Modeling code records

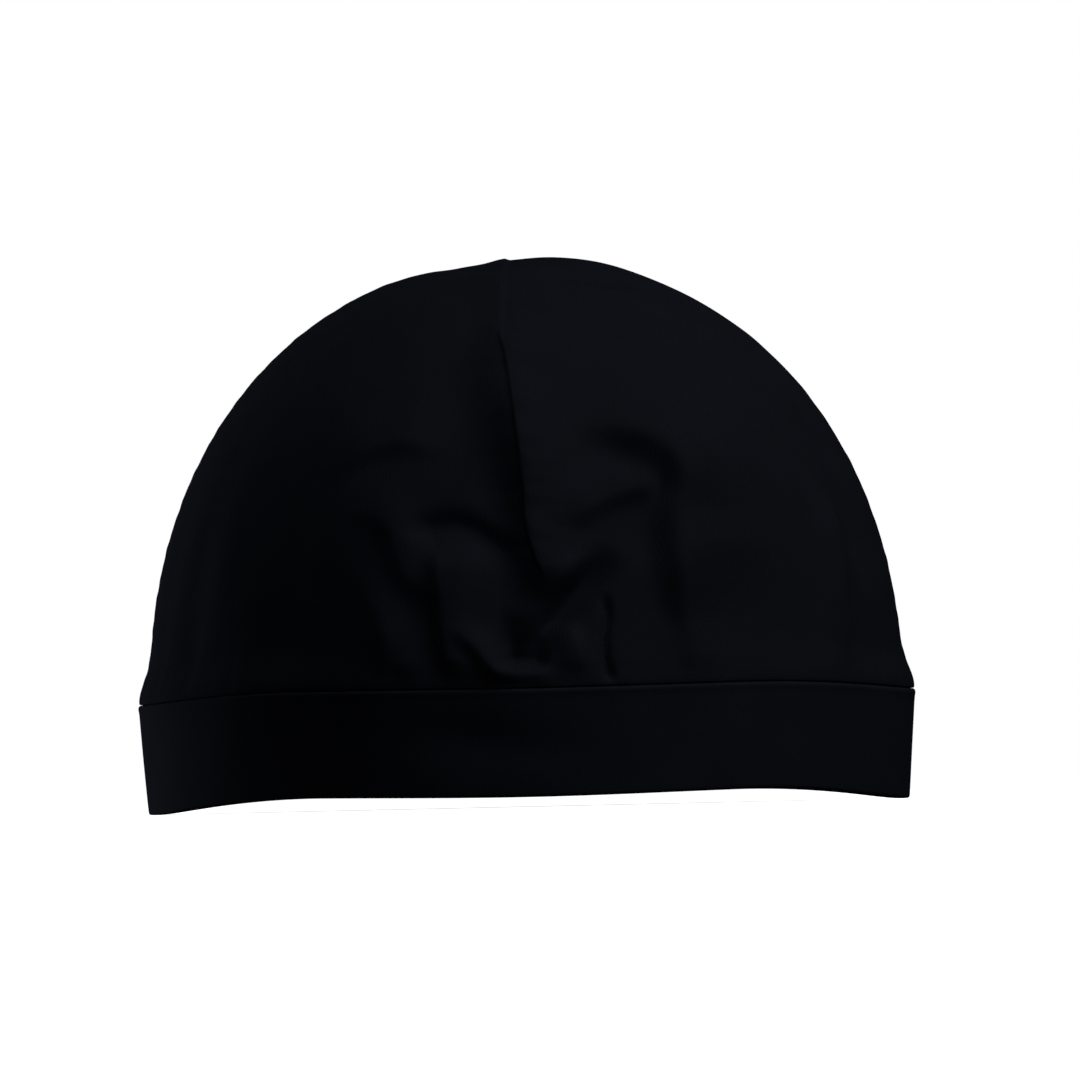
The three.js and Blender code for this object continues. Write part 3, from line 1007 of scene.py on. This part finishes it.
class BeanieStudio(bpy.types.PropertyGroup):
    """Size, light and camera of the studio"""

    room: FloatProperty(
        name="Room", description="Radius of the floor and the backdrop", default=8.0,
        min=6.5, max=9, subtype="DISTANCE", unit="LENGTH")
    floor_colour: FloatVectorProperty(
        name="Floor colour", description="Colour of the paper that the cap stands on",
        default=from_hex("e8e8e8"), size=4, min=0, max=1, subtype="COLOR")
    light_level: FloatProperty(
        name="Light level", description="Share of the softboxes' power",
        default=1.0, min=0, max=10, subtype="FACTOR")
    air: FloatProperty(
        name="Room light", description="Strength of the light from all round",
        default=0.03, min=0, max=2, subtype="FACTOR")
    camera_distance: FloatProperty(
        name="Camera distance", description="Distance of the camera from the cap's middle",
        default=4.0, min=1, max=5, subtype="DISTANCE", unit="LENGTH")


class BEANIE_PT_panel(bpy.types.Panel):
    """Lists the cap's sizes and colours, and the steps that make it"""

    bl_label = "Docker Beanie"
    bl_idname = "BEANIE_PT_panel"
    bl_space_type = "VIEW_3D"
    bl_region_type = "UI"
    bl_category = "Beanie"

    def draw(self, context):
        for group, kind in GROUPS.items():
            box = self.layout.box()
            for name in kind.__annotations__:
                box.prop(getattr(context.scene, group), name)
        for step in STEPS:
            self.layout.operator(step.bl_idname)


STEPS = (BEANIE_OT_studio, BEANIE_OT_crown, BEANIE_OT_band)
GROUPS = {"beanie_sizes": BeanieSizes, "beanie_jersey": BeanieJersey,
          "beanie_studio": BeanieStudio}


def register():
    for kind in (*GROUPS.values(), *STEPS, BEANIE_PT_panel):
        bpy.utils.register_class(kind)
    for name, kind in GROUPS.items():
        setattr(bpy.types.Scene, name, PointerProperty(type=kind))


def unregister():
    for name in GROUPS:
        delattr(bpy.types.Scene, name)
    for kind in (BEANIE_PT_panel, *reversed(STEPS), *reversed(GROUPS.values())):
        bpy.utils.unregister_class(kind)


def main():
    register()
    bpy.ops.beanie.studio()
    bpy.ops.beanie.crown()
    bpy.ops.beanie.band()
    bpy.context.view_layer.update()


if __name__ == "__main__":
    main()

...

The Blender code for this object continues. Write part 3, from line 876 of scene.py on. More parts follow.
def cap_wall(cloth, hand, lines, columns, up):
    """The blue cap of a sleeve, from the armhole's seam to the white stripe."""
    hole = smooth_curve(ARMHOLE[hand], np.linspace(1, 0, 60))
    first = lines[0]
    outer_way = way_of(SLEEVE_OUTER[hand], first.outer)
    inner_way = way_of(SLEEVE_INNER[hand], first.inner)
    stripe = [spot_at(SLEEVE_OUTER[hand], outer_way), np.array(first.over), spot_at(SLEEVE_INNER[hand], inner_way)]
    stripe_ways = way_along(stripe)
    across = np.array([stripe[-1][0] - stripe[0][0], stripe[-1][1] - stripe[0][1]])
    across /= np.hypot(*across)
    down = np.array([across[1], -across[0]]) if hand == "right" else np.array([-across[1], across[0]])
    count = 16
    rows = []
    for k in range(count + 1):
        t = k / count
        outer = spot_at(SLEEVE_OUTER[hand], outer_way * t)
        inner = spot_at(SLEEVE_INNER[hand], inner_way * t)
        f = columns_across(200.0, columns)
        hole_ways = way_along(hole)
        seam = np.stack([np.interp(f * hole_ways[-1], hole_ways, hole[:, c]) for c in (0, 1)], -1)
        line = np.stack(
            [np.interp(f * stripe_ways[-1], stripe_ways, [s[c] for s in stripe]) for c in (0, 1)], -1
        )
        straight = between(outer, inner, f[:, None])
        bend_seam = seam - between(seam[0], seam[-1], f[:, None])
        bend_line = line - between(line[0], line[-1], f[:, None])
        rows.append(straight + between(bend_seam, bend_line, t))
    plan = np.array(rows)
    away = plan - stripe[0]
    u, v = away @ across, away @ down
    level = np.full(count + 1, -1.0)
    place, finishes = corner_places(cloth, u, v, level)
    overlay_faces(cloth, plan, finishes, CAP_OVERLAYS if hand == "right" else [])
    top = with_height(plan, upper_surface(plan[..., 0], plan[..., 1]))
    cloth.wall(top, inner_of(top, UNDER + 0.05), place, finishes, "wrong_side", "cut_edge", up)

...

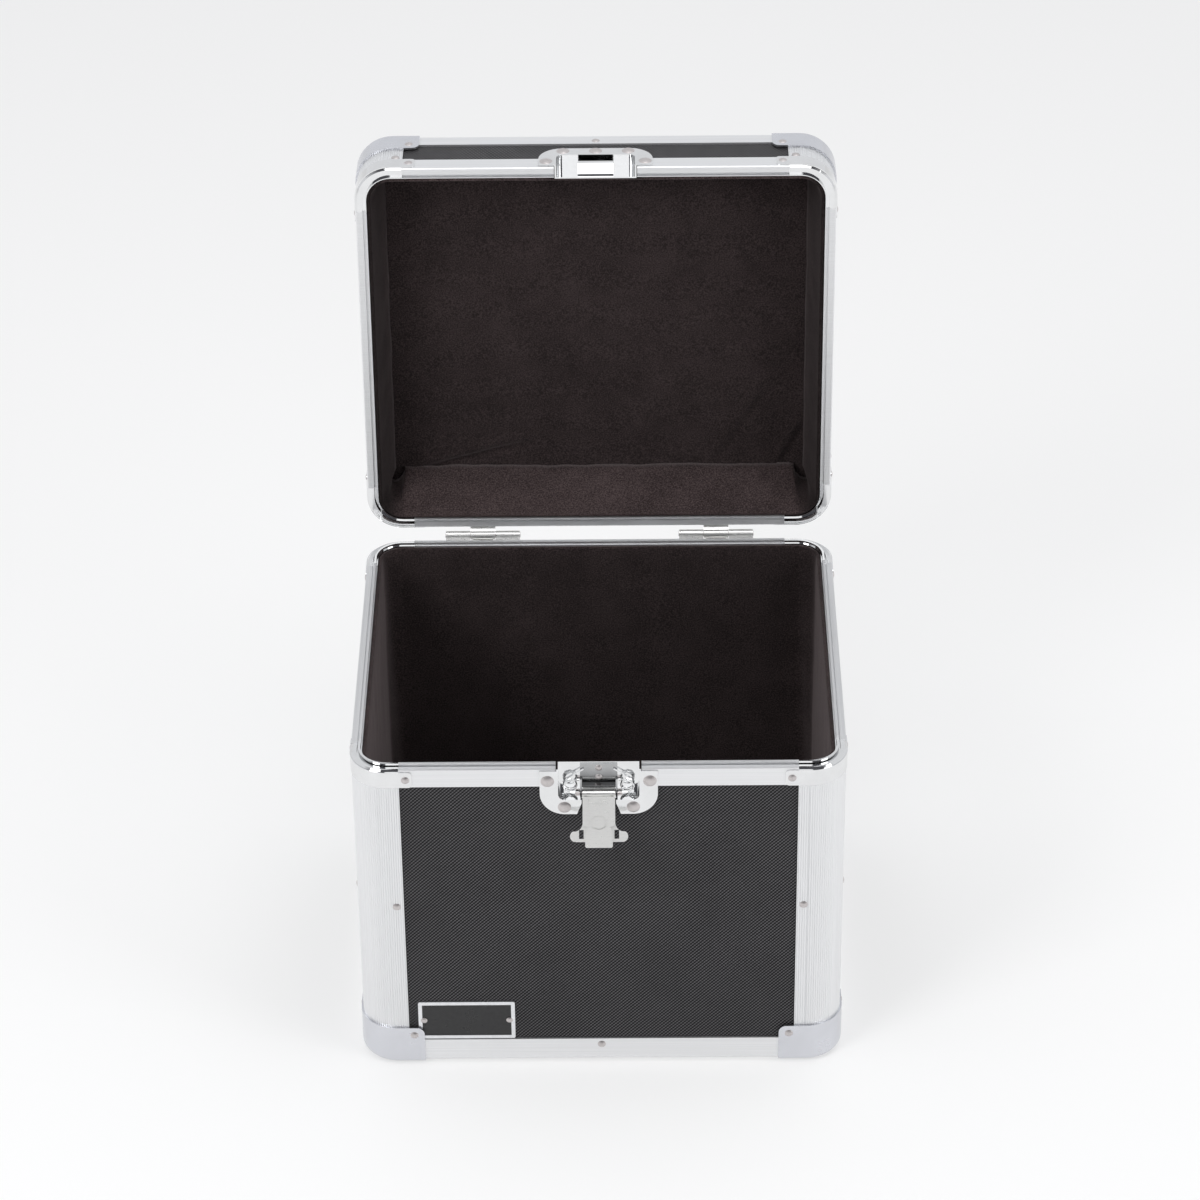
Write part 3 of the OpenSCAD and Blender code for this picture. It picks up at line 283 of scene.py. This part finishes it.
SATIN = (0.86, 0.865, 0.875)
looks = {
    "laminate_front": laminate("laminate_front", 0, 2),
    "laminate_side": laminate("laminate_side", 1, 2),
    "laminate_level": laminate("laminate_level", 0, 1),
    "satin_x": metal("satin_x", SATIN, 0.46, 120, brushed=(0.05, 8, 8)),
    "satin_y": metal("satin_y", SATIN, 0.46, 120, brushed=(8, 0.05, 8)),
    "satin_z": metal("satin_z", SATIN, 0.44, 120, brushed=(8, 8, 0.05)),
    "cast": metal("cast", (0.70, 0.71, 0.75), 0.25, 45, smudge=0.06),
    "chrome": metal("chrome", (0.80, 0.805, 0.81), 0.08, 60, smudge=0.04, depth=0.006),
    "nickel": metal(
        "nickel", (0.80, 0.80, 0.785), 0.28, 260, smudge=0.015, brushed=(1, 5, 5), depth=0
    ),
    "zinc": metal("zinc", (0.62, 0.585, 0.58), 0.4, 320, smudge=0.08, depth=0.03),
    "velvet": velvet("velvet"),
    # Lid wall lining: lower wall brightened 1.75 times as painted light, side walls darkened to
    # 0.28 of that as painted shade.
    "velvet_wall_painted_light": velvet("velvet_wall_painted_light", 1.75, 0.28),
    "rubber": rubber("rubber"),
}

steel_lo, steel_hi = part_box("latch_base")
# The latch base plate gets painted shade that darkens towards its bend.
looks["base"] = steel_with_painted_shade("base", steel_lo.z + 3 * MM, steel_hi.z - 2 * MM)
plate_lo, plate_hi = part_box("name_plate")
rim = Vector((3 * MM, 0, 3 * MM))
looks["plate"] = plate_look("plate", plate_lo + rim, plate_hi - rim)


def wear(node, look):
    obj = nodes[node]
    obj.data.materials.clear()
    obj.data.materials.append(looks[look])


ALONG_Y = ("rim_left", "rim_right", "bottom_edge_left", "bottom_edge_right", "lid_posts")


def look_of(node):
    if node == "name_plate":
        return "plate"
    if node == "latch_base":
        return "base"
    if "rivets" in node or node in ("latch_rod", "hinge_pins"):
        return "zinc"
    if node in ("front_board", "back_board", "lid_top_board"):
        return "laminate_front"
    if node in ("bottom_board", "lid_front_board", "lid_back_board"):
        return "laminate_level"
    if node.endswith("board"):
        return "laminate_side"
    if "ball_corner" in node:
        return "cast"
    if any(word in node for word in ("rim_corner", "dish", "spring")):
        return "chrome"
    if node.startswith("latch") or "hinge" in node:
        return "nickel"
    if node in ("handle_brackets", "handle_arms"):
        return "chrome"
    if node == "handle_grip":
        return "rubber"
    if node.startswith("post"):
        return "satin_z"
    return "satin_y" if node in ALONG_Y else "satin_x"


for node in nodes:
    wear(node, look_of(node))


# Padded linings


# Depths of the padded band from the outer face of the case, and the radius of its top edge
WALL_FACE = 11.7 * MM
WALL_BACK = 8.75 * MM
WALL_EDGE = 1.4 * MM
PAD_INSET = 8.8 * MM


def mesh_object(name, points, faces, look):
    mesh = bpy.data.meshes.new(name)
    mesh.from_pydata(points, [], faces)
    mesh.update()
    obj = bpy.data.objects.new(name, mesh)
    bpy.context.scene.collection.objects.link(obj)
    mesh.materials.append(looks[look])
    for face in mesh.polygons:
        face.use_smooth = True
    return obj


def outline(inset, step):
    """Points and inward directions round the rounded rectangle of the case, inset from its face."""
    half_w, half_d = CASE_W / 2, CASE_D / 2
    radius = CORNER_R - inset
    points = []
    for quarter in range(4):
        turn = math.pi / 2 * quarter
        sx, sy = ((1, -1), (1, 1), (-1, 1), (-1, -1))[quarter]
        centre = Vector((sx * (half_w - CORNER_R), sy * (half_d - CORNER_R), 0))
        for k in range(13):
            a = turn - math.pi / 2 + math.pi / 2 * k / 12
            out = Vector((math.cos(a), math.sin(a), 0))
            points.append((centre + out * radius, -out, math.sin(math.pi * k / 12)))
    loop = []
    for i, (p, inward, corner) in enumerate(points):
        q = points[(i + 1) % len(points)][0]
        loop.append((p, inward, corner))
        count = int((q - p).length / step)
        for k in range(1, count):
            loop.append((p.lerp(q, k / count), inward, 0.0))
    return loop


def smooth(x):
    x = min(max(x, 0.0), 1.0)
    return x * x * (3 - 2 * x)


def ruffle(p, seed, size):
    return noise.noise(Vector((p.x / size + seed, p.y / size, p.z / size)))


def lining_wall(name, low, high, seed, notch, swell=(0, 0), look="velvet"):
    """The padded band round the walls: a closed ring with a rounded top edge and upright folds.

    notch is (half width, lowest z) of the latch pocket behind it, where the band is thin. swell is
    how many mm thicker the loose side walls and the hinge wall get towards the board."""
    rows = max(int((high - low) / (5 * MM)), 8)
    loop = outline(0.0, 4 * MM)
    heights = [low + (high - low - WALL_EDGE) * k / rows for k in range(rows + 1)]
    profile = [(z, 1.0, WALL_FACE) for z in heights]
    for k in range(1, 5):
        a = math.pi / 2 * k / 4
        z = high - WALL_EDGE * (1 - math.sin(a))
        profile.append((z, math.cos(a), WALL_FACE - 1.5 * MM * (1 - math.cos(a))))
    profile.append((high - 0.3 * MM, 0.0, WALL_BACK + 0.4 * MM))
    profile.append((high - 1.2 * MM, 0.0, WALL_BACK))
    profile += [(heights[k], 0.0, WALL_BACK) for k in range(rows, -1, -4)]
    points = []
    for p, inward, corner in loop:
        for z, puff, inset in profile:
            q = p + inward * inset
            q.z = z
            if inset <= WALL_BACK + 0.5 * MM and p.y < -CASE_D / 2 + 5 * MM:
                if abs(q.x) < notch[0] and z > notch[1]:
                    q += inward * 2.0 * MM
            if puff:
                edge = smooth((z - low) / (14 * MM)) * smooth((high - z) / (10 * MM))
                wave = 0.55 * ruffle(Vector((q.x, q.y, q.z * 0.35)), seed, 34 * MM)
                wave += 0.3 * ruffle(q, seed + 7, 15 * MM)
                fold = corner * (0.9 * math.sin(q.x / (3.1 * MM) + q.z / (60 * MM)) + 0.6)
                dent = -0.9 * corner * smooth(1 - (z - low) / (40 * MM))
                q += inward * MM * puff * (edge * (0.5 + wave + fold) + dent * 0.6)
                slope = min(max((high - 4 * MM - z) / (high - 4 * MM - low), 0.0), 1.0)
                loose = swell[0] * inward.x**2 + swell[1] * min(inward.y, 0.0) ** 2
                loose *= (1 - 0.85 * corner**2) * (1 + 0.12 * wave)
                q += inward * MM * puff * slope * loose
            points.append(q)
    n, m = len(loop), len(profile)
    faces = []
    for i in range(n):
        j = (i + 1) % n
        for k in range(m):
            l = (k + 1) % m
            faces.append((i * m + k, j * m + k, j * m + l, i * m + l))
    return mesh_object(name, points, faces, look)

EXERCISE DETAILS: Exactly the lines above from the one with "The three.js and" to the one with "self.layout.operator(step.bl_idname)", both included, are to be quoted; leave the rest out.

THE ANSWER:
The three.js and Blender code for this object continues. Write part 3, from line 1007 of scene.py on. This part finishes it.
class BeanieStudio(bpy.types.PropertyGroup):
    """Size, light and camera of the studio"""

    room: FloatProperty(
        name="Room", description="Radius of the floor and the backdrop", default=8.0,
        min=6.5, max=9, subtype="DISTANCE", unit="LENGTH")
    floor_colour: FloatVectorProperty(
        name="Floor colour", description="Colour of the paper that the cap stands on",
        default=from_hex("e8e8e8"), size=4, min=0, max=1, subtype="COLOR")
    light_level: FloatProperty(
        name="Light level", description="Share of the softboxes' power",
        default=1.0, min=0, max=10, subtype="FACTOR")
    air: FloatProperty(
        name="Room light", description="Strength of the light from all round",
        default=0.03, min=0, max=2, subtype="FACTOR")
    camera_distance: FloatProperty(
        name="Camera distance", description="Distance of the camera from the cap's middle",
        default=4.0, min=1, max=5, subtype="DISTANCE", unit="LENGTH")


class BEANIE_PT_panel(bpy.types.Panel):
    """Lists the cap's sizes and colours, and the steps that make it"""

    bl_label = "Docker Beanie"
    bl_idname = "BEANIE_PT_panel"
    bl_space_type = "VIEW_3D"
    bl_region_type = "UI"
    bl_category = "Beanie"

    def draw(self, context):
        for group, kind in GROUPS.items():
            box = self.layout.box()
            for name in kind.__annotations__:
                box.prop(getattr(context.scene, group), name)
        for step in STEPS:
            self.layout.operator(step.bl_idname)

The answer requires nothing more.